On a tellement glosé sur la question coloniale qu'on en a presque oublié l'universalité de la pauvreté. À Nouméa, avec bien entendu des conditions particulières, il s'est passé le même phénomène que dans les banlieues : des identités vacillantes ou floues confrontées à des pouvoirs qui réagissent à la petite semaine sans jamais s'attaquer aux disparités sociales mais aussi à la question de l'intégration. Le modèle dominant dans le monde est celui du communautarisme. Or, à cause d'une dérive droitière de l'humanité confrontée à une crise majeure, la question de l'identité a occulté en partie les préoccupations quotidiennes : vie chère, écarts de fortune, logement…

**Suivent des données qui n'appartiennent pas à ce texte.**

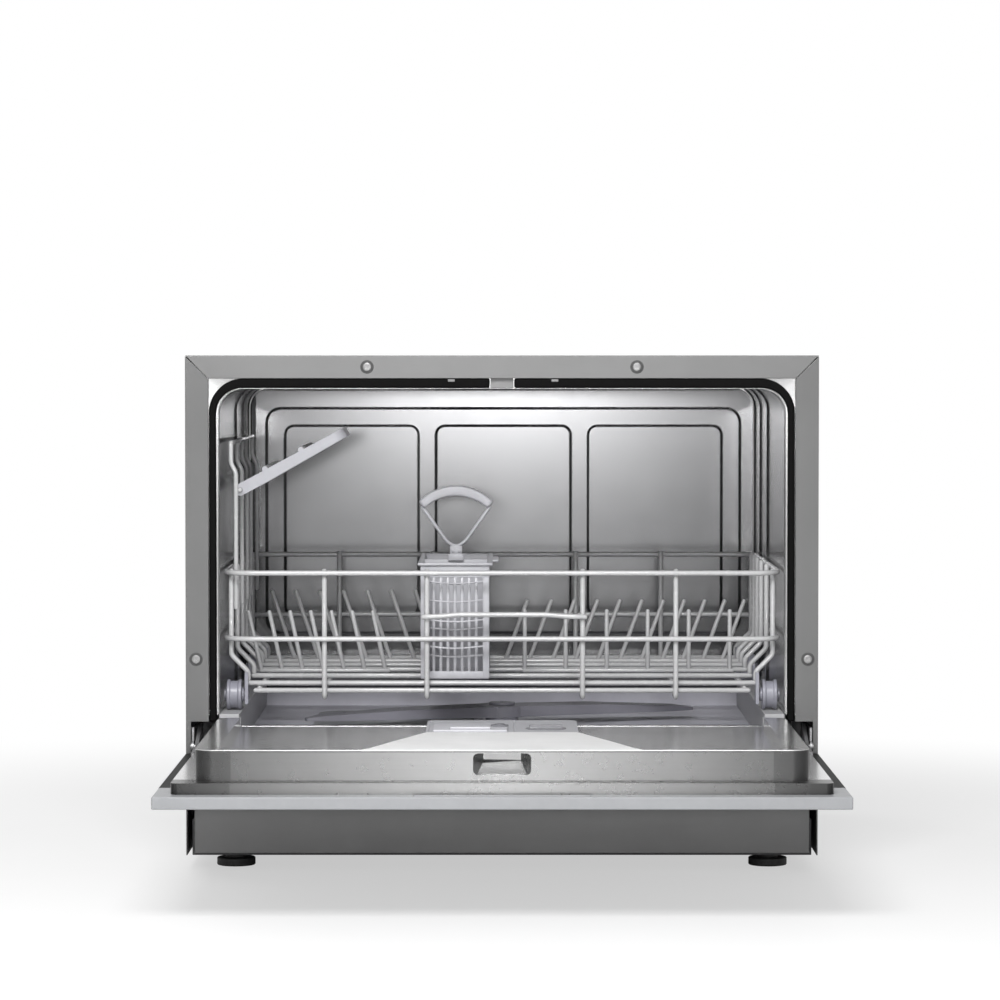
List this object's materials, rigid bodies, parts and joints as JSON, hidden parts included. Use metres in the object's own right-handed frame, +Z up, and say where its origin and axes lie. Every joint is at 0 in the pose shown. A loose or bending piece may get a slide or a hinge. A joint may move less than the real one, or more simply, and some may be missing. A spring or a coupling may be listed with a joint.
{
  "type": "countertop dishwasher",
  "caption": "Compact box dishwasher for a worktop with a drop-down front door, a roll-out wire basket with plate tines, a cup shelf and a lattice cutlery basket.",
  "frame": {"origin": "on the worktop, under the middle of the whole machine with its door down", "axes": "+X to the right seen from the front, +Y from the door to the back, +Z up"},
  "size_m": [0.551, 0.8224, 0.45],
  "materials": {
    "cabinet_steel": "satin brushed",
    "tub_steel": "bright pressed",
    "door_steel": "satin brushed",
    "hinge_steel": "zinc plated",
    "screw_steel": "bright",
    "base_plastic": "moulded",
    "foot_rubber": "matte",
    "seal_rubber": "matte",
    "floor_plastic": "moulded",
    "arm_plastic": "moulded",
    "rail_plastic": "moulded",
    "latch_plastic": "moulded",
    "panel_plastic": "fine texture",
    "button_plastic": "gloss",
    "display_black": "gloss",
    "board_green": "laminate",
    "dispenser_plastic": "moulded",
    "cap_plastic": "moulded",
    "wire_coating": "dip coated wire",
    "roller_plastic": "moulded",
    "basket_plastic": "moulded",
    "shelf_plastic": "moulded",
    "filter_plastic": "moulded",
    "pump_plastic": "moulded",
    "heater_steel": "drawn",
    "fitting_plastic": "moulded"
  },
  "bodies": {
    "cabinet": {"base_tray": "base_plastic", "adjustable_feet": "foot_rubber", "plinth_panel": "cabinet_steel", "left_side_panel": "cabinet_steel", "right_side_panel": "cabinet_steel", "top_panel": "cabinet_steel", "back_panel": "cabinet_steel", "front_screws": "screw_steel", "tub": "tub_steel", "tub_floor": "floor_plastic", "tub_sill": "tub_steel", "roller_rails": "rail_plastic", "door_gasket": "seal_rubber", "lower_door_seal": "seal_rubber", "hinge_brackets": "hinge_steel", "hinge_pins": "hinge_steel", "door_springs": "hinge_steel", "sump": "pump_plastic", "flat_filter": "filter_plastic", "wash_pump": "pump_plastic", "drain_pump": "pump_plastic", "flow_heater": "heater_steel", "softener_tank": "fitting_plastic", "inlet_valve": "fitting_plastic", "drain_spigot": "pump_plastic", "cable_gland": "base_plastic", "spray_arm_nut": "arm_plastic"},
    "door": {"outer_door_panel": "door_steel", "control_panel": "panel_plastic", "door_liner": "door_steel", "hinge_arms": "hinge_steel", "control_board": "board_green", "display_window": "display_black", "dispenser_body": "dispenser_plastic"},
    "basket": {"basket_rails": "wire_coating", "floor_wires": "wire_coating", "side_wires": "wire_coating", "length_wires": "wire_coating", "left_tine_rows": "wire_coating", "right_tine_rows": "wire_coating", "roller_brackets": "roller_plastic", "shelf_rack": "wire_coating"},
    "latch": {"latch_bolt": "latch_plastic"},
    "filter": {"filter_cylinder": "filter_plastic"},
    "salt_cap": {"salt_cap": "fitting_plastic"},
    "float": {"float_bell": "fitting_plastic"},
    "spray_arm": {"spray_arm": "arm_plastic"},
    "power_button": {"power_button": "button_plastic"},
    "program_button": {"program_button": "button_plastic"},
    "half_load_button": {"half_load_button": "button_plastic"},
    "delay_button": {"delay_button": "button_plastic"},
    "start_button": {"start_button": "button_plastic"},
    "dispenser_lid": {"dispenser_lid": "cap_plastic"},
    "rinse_aid_cap": {"rinse_aid_cap": "cap_plastic"},
    "front_left_roller": {"front_left_roller": "roller_plastic"},
    "front_right_roller": {"front_right_roller": "roller_plastic"},
    "rear_left_roller": {"rear_left_roller": "roller_plastic"},
    "rear_right_roller": {"rear_right_roller": "roller_plastic"},
    "cup_shelf": {"cup_shelf": "shelf_plastic"},
    "cutlery_basket": {"cutlery_basket": "basket_plastic"}
  },
  "joints": [
    {"name": "door_hinge", "type": "hinge", "parent": "cabinet", "child": "door", "pos_m": [0, -0.07275, 0.1095], "axis": [-1, 0, 0], "range_deg": [0, 90]},
    {"name": "basket_slide", "type": "slide", "parent": "cabinet", "child": "basket", "axis": [0, 1, 0], "range_m": [-0.3, 0]},
    {"name": "spray_arm_spin", "type": "hinge", "parent": "cabinet", "child": "spray_arm", "pos_m": [0, 0.14125, 0.12], "axis": [0, 0, 1], "continuous": true},
    {"name": "filter_turn", "type": "hinge", "parent": "cabinet", "child": "filter", "pos_m": [-0.096, 0.18125, 0.1], "axis": [0, 0, 1], "range_deg": [0, 90]},
    {"name": "salt_cap_turn", "type": "hinge", "parent": "cabinet", "child": "salt_cap", "pos_m": [-0.165, 0.03625, 0.11], "axis": [0, 0, 1], "range_deg": [0, 90]},
    {"name": "float_lift", "type": "slide", "parent": "cabinet", "child": "float", "axis": [0, 0, 1], "range_m": [0, 0.006]},
    {"name": "latch_drop", "type": "slide", "parent": "cabinet", "child": "latch", "axis": [0, 0, -1], "range_m": [0, 0.008], "stiffness_N_per_m": 60, "springref_m": -0.004},
    {"name": "dispenser_lid_slide", "type": "slide", "parent": "door", "child": "dispenser_lid", "axis": [0, 1, 0], "range_m": [0, 0.052]},
    {"name": "rinse_aid_cap_turn", "type": "hinge", "parent": "door", "child": "rinse_aid_cap", "pos_m": [0.037, -0.18075, 0.13], "axis": [0, 0, 1], "range_deg": [0, 90]},
    {"name": "cup_shelf_fold", "type": "hinge", "parent": "basket", "child": "cup_shelf", "pos_m": [-0.231, 0.07125, 0.3315], "axis": [0, -1, 0], "range_deg": [0, 20]},
    {"name": "cutlery_basket_lift", "type": "slide", "parent": "basket", "child": "cutlery_basket", "axis": [0, 0, 1], "range_m": [0, 0.07]},
    {"name": "power_press", "type": "slide", "parent": "door", "child": "power_button", "axis": [0, 0, 1], "range_m": [0, 0.0015], "stiffness_N_per_m": 200, "springref_m": -0.0005},
    {"name": "program_press", "type": "slide", "parent": "door", "child": "program_button", "axis": [0, 0, 1], "range_m": [0, 0.0015], "stiffness_N_per_m": 200, "springref_m": -0.0005},
    {"name": "half_load_press", "type": "slide", "parent": "door", "child": "half_load_button", "axis": [0, 0, 1], "range_m": [0, 0.0015], "stiffness_N_per_m": 200, "springref_m": -0.0005},
    {"name": "delay_press", "type": "slide", "parent": "door", "child": "delay_button", "axis": [0, 0, 1], "range_m": [0, 0.0015], "stiffness_N_per_m": 200, "springref_m": -0.0005},
    {"name": "start_press", "type": "slide", "parent": "door", "child": "start_button", "axis": [0, 0, 1], "range_m": [0, 0.0015], "stiffness_N_per_m": 200, "springref_m": -0.0005},
    {"name": "front_left_roller_spin", "type": "hinge", "parent": "basket", "child": "front_left_roller", "pos_m": [-0.236, -0.02275, 0.151], "axis": [1, 0, 0], "range_deg": [-10, 1310]},
    {"name": "front_right_roller_spin", "type": "hinge", "parent": "basket", "child": "front_right_roller", "pos_m": [0.236, -0.02275, 0.151], "axis": [1, 0, 0], "range_deg": [-10, 1310]},
    {"name": "rear_left_roller_spin", "type": "hinge", "parent": "basket", "child": "rear_left_roller", "pos_m": [-0.236, 0.27325, 0.151], "axis": [1, 0, 0], "range_deg": [-10, 1310]},
    {"name": "rear_right_roller_spin", "type": "hinge", "parent": "basket", "child": "rear_right_roller", "pos_m": [0.236, 0.27325, 0.151], "axis": [1, 0, 0], "range_deg": [-10, 1310]}
  ],
  "couplings": [
    {"joint": "front_left_roller_spin", "follows": "basket_slide", "rad_per_m": -75.758},
    {"joint": "front_right_roller_spin", "follows": "basket_slide", "rad_per_m": -75.758},
    {"joint": "rear_left_roller_spin", "follows": "basket_slide", "rad_per_m": -75.758},
    {"joint": "rear_right_roller_spin", "follows": "basket_slide", "rad_per_m": -75.758}
  ]
}
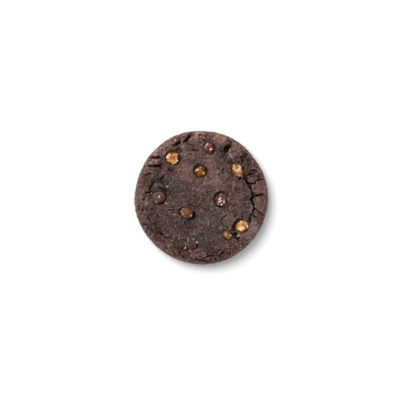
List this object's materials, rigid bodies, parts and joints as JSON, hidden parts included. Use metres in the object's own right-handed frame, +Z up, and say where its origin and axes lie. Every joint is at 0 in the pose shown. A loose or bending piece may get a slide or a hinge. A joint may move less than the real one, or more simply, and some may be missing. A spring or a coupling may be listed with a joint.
{
  "type": "salted caramel brownie cookie",
  "caption": "Thick round dark brownie cookie with a flatter middle, a raised cracked rim, and caramel and chocolate chips set in sockets in its top.",
  "frame": {"origin": "middle of the flat base that the cookie lies on, at the bottom centre of its box", "axes": "+Z up through the top with the chips; +X is the right and +Y the far side in a view from straight above with the large caramel chip at the upper left"},
  "size_m": [0.0853, 0.0852, 0.015],
  "materials": {
    "dough": "dark baked cocoa dough, dull, finely wrinkled",
    "caramel": "golden baked caramel, glossy, browner at its edges",
    "chocolate": "milk chocolate softened by baking, satin with small glints"
  },
  "bodies": {
    "root": {"cookie": "dough", "caramel_chip_1": "caramel", "caramel_chip_2": "caramel", "caramel_chip_3": "caramel", "caramel_chip_4": "caramel", "caramel_chip_5": "caramel", "chocolate_chip_1": "chocolate", "chocolate_chip_2": "chocolate", "chocolate_chip_3": "chocolate", "chocolate_chip_4": "chocolate", "chocolate_chip_5": "chocolate"}
  },
  "joints": []
}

Une France au bord de l'explosion


C'est en affectant aux maux les mauvais mots qu'on s'interdit de les dominer. La vérité est que la France va très mal. Elle additionne les conflits sans jamais parvenir à toucher du doigt leurs réelles origines. Or le temps joue contre la paix civile. Le président Macron avec une morgue inédite a multiplié les faux pas "de classe" donnant un sentiment de mépris social insupportable. Pourtant, pour n'avoir pas su anticiper les drames, il a dû à chaque reprise reculer devant l'ampleur de la violence causée par ses impairs. La crise de Gilets Jaunes a coûté 274 milliards au contribuable. Il a reculé devant les paysans sacrifiant au passage les maigres avancées en matière d'écologie. En Corse, le ministre Darmanin a prononcé le mot magique d'autonomie après deux nuits d'émeute consécutives au décès d'Yvan Colonna. On peut s'attendre à une succession de nouvelles crises toujours en périphérie jusqu'à ce que la contamination touche le cœur du pays vraisemblablement au cours d'une crise politique sans précédent depuis la guerre d'Algérie. C'est le contrat social global qui est à revoir : trop d'injustices sociales finissent par mettre le feu aux poudres. Les citoyens descendent dans la rue non par un effet mafieux ou un caprice d'enfants. Ils le font quand ils estiment qu'ils n'ont pas été entendus et qu'ils n'existent plus d'autre moyen pour faire entendre leurs voix. Quand le seigneur du château est sourd comme un pot, les cris du peuple, fussent-ils accompagnés de désordres, deviennent le seul langage possible.